Before you retire to decide the fate of my client, the Deep Sea Diver Loose Tea Strainer, I ask the jury to consider two things: first, loose tea tastes better than tea from bags; and second, this tea strainer is cute as hell. I rest my case.
That accident was the other guy’s fault. Use this Dual Lens Vehicle Blackbox to prove your innocence in the court of law. These things are incredibly popular in Russia. They are the reason there are so many videos of the Chelyabinsk meteor, and the reason there are so many amusing car accidents on youtube. This thing will pay for itself in out-of-court settlements.
Making your own lunch is easy and fun… said no one ever. Until the Just Bento cookbook.

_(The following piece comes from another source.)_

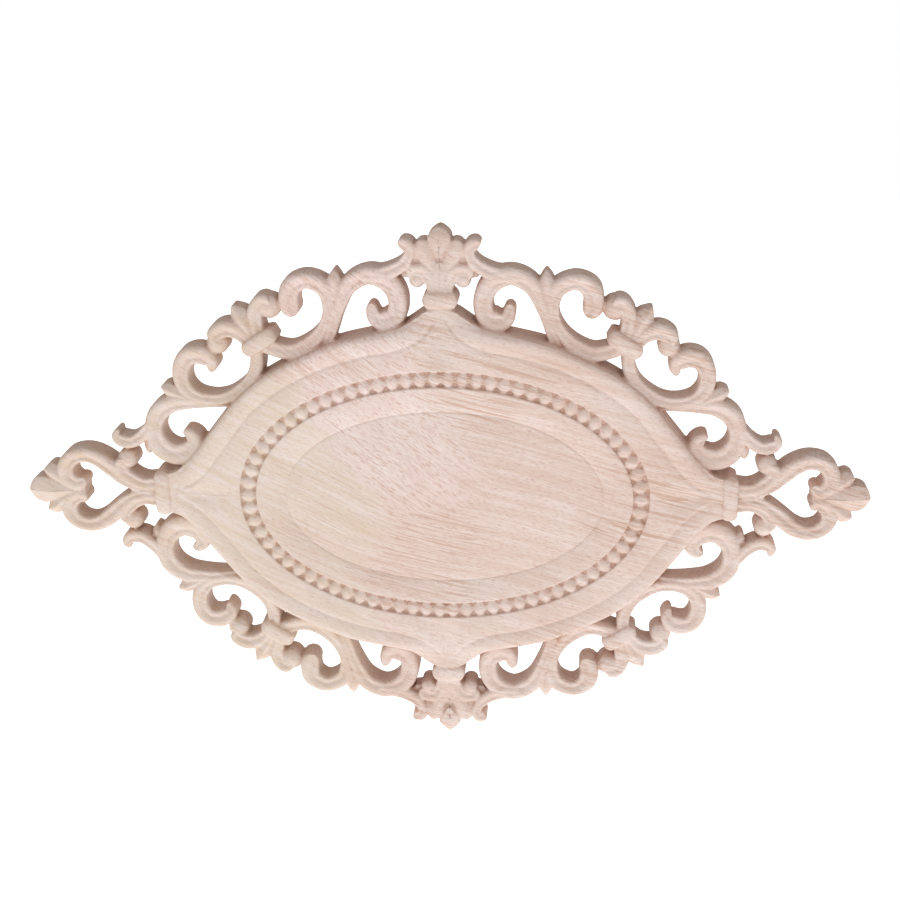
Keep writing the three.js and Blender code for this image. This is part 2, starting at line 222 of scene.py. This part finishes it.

Culturally appropriated without permission from the great nation of Japan, bento lunches are actually fast and easy to make, not to mention tasty and improbably portable.
“Go The Fuck To Sleep” is the hit children’s picture book that swept through the nation’s disgruntled parent market like a hair lice epidemic. Now, with the audiobook version, you don’t even have to read the book to your kid. Samuel L. Jackson’s soothing voice has got you covered.
Beads of sweat form on my forehead, catching the dim lamp light. I raise my hand and put pressure on the trigger, but I hesitate. My hand is shaking. I review the events that lead me to this damp, dark basement. What choices brought me here? The drinking, the drugs, that party. I think the mob was there? The memories start fading together, swirling around as I come back into the present to confront my fate. We live our lives with no knowledge of the probabilities which determine our destinies. 1:6 odds. Live or get wet. This is it. I squeeze the trigger.
Pop the days away with this extremely satisfying bubble wrap calendar. The only problem is you wont be able to stop. Before you know it, the whole year will be popped. And then what will you have? Nothing, you fool.
Real men don’t water down their liquor. But sometimes a real man wants his whiskey chilled. There’s nothing wrong with that. Unfortunately, science tells us that ice is made out of water. The solution to your dilemma: whiskey stones.